3. Product. Last but not least, and in our book still the most important part of this whole equation, Ford has to bear down hard on the products that they're bringing to market to make them as desirable and as class-leading as they possibly can. Ford has a propensity (like GM) of showing new products to the public too soon and then taking far too long to get them to market. The new Thunderbird is a classic example of too much hype too soon, and even though Ford has banked orders for every one they can build for the next 18 months or so, they should be working overtime right now on the future variants of the T-Bird. They only have to look as far as VW (New Beetle) and Chrysler (PT Cruiser) to see how it's not done. Hopefully, they have learned something from those two glaring examples. The SVT Focus falls into the same category. Don't show it and tease it almost a year before intro - just get the thing ready and get it out. Ford has a whole stream of passenger cars and trucks that are due for everything from minor facelifts to major redesigns, and now is the time for them to dig deep and make sure every last one of them not only has a reason for being - but that they are noteworthy additions to their product mix. If they find that some of them are just placeholders in their advance dealer ordering guides, then they either have to fix them or drop them. Smoke and mirrors used to work in this business, but those days are over.

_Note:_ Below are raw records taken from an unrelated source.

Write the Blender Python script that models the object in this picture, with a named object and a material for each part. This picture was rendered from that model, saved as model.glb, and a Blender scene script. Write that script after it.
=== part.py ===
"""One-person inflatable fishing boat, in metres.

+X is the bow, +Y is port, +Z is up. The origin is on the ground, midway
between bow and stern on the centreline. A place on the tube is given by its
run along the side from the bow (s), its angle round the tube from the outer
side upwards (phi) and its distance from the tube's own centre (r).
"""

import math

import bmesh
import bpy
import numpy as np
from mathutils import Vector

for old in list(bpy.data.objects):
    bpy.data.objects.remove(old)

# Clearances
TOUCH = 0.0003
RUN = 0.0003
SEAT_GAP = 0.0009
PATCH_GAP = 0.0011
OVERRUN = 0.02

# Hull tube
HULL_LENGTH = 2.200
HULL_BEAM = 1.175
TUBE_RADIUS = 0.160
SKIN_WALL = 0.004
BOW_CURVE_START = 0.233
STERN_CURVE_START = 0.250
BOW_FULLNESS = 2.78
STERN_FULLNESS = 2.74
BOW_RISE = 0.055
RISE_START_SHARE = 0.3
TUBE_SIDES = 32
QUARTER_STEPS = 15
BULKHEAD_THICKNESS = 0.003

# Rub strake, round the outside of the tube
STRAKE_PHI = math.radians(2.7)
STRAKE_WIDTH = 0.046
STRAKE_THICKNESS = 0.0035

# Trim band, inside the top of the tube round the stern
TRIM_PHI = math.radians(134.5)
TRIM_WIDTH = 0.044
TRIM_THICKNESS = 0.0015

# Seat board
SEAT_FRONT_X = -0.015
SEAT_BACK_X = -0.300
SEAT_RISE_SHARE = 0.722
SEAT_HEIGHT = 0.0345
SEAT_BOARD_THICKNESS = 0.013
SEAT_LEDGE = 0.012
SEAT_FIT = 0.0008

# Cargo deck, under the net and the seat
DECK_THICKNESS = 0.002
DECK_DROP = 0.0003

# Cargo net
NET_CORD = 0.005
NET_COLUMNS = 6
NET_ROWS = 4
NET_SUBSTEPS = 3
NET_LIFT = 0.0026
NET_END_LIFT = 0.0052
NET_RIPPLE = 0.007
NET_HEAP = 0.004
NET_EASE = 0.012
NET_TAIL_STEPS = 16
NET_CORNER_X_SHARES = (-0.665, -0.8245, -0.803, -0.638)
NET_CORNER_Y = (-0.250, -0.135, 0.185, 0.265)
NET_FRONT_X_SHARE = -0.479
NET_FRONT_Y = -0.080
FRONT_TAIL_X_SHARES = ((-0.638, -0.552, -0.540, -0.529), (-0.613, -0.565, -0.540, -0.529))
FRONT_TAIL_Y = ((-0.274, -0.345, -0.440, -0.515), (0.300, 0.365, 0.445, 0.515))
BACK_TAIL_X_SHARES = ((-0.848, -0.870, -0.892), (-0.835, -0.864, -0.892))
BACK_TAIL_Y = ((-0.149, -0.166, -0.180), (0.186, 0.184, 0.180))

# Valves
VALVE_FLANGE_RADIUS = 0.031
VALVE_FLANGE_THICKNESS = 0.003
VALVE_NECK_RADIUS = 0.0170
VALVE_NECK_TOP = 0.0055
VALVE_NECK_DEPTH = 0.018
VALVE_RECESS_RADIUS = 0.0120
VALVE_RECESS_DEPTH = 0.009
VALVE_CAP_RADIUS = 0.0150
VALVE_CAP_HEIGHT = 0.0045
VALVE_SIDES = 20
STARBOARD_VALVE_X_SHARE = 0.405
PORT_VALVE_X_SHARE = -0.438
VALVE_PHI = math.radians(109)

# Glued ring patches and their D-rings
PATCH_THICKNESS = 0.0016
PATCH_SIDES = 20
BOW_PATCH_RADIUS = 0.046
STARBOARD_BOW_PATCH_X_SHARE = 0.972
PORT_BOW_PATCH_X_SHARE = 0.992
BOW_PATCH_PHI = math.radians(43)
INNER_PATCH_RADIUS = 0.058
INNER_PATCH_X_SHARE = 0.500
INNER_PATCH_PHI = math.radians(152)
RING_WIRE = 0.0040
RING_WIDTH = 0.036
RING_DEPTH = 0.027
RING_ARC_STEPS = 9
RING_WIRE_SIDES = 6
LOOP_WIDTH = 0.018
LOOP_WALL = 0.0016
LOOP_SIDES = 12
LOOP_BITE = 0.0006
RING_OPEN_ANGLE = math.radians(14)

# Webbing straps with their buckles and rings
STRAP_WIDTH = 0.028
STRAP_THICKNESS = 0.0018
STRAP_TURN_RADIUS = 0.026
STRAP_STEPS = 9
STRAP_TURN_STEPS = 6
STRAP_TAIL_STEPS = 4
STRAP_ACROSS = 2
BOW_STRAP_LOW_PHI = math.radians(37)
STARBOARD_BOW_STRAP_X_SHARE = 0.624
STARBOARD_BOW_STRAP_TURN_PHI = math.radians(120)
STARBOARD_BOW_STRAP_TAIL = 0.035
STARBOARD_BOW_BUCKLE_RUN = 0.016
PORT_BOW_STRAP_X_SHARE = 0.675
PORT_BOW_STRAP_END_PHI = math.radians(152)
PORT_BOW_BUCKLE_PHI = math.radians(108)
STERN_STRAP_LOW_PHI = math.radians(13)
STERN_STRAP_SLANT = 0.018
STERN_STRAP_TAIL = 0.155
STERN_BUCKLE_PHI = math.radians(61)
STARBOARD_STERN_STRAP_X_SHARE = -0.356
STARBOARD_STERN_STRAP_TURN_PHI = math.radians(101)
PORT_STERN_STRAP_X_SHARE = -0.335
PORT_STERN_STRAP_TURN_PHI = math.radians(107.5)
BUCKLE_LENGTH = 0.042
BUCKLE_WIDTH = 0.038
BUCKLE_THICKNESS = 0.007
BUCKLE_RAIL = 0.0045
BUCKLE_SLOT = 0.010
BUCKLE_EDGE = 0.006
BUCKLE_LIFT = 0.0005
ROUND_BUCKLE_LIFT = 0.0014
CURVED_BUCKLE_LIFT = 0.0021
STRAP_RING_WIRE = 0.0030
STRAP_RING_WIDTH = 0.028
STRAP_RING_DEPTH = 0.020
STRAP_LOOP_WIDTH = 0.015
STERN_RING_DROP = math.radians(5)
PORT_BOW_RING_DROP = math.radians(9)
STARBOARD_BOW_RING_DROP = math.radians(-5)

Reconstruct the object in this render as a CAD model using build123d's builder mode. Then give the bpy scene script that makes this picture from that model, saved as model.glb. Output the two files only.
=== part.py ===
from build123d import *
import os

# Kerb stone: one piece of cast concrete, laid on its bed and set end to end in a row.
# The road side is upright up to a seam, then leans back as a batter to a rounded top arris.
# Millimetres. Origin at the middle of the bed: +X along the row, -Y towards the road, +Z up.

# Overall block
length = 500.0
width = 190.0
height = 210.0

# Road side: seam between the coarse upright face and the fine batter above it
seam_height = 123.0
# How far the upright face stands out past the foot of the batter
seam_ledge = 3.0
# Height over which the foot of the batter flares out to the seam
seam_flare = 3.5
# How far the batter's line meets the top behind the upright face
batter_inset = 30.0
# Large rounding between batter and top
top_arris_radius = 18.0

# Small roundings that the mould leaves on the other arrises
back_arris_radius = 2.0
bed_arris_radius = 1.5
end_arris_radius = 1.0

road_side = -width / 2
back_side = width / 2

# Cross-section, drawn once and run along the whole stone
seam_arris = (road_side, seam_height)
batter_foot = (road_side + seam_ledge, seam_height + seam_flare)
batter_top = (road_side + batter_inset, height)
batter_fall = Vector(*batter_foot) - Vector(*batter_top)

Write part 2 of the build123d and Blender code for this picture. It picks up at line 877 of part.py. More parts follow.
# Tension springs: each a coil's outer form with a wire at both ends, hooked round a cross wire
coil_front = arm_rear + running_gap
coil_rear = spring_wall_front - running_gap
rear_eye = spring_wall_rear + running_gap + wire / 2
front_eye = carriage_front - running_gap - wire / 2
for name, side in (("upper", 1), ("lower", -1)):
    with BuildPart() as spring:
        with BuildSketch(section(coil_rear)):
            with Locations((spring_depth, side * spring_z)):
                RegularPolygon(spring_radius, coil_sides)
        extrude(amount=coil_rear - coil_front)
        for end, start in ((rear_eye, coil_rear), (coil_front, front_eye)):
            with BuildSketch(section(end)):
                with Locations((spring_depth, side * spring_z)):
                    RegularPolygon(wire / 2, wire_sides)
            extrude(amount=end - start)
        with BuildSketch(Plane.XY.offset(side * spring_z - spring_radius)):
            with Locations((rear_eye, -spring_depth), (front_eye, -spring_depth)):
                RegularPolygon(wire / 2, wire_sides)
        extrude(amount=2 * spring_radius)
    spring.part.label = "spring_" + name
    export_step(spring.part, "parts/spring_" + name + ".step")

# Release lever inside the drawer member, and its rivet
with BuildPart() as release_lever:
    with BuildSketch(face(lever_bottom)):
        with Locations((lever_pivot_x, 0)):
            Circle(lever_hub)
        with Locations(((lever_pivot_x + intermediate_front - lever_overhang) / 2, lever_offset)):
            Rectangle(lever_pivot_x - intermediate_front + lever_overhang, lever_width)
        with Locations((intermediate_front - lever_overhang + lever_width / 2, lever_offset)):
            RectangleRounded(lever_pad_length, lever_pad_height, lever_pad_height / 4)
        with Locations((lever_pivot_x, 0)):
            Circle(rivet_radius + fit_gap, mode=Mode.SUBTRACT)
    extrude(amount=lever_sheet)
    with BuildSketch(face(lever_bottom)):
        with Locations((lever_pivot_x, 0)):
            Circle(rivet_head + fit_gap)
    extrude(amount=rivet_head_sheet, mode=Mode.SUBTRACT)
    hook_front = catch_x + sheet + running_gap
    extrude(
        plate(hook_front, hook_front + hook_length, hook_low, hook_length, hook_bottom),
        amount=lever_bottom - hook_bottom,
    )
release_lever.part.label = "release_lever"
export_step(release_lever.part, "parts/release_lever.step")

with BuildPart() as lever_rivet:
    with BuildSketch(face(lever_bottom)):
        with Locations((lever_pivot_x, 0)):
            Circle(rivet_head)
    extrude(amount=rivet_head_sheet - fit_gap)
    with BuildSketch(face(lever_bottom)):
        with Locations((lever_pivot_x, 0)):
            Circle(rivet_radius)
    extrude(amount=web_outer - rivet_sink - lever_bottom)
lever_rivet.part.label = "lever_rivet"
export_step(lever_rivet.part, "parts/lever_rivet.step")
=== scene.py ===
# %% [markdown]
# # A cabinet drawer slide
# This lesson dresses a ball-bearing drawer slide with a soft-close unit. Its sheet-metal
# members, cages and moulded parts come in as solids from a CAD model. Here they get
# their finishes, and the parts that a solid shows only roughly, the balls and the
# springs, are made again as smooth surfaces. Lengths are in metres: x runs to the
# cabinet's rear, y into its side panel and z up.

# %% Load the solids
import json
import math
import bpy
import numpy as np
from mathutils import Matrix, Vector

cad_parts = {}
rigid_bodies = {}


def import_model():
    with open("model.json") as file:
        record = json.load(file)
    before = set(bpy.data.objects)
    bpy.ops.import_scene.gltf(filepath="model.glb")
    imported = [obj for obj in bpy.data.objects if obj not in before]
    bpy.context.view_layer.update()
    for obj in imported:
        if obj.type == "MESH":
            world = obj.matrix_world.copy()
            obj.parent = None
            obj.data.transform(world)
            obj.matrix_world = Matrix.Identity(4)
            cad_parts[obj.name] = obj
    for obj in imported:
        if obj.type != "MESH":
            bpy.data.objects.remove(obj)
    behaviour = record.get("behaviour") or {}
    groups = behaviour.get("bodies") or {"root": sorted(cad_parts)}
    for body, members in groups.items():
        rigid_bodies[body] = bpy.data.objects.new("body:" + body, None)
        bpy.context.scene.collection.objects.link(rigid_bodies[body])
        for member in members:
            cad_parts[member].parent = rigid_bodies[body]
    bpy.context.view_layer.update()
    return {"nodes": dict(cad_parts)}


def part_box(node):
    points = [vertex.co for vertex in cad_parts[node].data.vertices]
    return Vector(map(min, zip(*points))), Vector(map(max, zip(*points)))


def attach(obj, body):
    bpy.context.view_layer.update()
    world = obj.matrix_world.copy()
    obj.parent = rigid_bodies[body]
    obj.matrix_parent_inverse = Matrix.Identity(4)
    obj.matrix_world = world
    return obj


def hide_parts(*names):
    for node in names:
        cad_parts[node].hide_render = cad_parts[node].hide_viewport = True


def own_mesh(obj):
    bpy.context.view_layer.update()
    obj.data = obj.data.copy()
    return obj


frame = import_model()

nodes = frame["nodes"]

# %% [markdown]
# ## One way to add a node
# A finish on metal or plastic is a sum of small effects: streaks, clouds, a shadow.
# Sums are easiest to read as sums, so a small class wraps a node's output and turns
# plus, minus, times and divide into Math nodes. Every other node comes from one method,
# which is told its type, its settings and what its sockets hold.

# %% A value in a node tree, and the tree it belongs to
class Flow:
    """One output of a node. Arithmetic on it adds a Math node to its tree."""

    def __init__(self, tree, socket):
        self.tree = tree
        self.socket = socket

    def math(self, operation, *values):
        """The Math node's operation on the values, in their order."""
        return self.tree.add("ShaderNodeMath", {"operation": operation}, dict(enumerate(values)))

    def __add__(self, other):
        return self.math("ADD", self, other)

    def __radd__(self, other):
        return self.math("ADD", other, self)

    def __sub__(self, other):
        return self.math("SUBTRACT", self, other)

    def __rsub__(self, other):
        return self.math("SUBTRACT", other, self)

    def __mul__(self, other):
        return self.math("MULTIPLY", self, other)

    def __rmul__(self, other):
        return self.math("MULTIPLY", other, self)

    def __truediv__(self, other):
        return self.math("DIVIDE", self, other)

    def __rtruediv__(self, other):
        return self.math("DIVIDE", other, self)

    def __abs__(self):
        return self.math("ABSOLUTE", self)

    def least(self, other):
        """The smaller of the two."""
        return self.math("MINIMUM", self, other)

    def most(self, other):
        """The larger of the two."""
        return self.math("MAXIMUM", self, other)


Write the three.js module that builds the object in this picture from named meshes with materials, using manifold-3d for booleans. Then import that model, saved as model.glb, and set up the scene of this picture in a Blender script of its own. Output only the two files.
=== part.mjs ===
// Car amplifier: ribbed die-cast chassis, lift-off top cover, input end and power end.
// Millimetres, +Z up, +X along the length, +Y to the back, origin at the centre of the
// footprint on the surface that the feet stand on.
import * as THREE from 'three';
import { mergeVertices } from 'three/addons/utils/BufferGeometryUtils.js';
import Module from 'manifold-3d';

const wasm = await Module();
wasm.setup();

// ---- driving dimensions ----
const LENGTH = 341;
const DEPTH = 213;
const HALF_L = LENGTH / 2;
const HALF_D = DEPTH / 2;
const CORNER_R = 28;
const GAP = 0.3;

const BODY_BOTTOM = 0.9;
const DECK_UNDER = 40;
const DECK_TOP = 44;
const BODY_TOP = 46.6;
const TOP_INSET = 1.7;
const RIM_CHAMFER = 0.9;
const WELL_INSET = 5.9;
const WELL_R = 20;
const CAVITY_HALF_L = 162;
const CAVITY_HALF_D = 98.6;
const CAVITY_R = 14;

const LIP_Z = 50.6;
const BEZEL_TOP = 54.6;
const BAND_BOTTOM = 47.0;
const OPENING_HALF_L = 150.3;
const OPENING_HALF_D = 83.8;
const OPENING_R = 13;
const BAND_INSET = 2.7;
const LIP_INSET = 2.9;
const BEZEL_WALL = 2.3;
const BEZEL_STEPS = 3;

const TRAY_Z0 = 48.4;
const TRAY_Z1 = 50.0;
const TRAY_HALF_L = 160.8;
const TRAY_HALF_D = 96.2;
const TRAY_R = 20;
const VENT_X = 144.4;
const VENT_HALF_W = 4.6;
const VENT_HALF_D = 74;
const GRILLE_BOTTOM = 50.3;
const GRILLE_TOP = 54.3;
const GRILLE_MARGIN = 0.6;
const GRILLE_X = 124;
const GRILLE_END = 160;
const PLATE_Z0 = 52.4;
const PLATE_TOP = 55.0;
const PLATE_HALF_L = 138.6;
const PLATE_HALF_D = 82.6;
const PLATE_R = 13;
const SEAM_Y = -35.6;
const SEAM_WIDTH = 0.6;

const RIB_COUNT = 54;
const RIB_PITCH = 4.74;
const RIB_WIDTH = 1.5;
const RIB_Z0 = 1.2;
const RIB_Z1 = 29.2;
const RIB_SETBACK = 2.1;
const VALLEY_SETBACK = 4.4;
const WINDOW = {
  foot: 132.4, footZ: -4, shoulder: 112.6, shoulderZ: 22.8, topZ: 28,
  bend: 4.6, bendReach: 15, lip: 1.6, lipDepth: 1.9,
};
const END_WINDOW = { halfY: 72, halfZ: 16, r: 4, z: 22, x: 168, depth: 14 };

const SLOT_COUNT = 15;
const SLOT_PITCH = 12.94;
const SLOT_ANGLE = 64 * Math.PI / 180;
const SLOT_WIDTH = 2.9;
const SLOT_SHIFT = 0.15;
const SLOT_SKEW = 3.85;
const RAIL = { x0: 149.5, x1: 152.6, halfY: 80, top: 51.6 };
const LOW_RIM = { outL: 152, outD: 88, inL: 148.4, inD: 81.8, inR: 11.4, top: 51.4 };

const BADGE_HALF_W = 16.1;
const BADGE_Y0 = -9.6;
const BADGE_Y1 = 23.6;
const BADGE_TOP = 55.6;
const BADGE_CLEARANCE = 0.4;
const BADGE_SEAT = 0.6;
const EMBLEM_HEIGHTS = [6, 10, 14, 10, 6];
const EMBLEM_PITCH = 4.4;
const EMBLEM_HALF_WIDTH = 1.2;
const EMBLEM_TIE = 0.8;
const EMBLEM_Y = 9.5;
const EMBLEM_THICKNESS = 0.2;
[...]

It’s interesting, but Ford had an outstanding ad/marketing theme in the ‘60s revolving around the words “Total Performance.” Times admittedly were different back then, because Ford was involved in virtually every major racing series in the world: International sports car racing with the Cobra and the GT 40, SCCA national racing with the Cobra and the GT-350 Mustang, NASCAR racing with several elite teams and of course, Indianapolis, thanks to the efforts of Dan Gurney. Not to mention all the other efforts in Trans Am, drag racing and even rallying. And this was even before they got involved in the Cosworth F1 engine program. In October, Ford officially celebrates the 100th Anniversary of its involvement in racing with a must-attend celebration in Dearborn. Every major driver and personality who has ever been involved in a Ford racing program over the years will be there, because it’s certainly a milestone worth celebrating - and a reminder of the kind of commitment that drove The Ford Motor Company to succeed at the highest levels of competition in the past.
Some people scoff at the suggestion that a theme like that could work for Ford today, but we disagree. If anything, “Total Performance” is more alive and on-target as a concept today than it was back then. When you factor everything needed into the equation to bring a modern car or truck to market - you’re talking about Design, Technology, Engineering, Quality, Safety, Environmental concerns and Performance. All of these ingredients must come together in such a way as to form a cohesive and, most important, a desirable whole. And that takes the kind of commitment, focus and discipline that Ford demonstrated time and time again in its glorious racing past.
That’s Total Performance in our book - and as far as we’re concerned, it’s exactly what Ford needs right this very minute.
Thanks for listening, see you next Wednesday.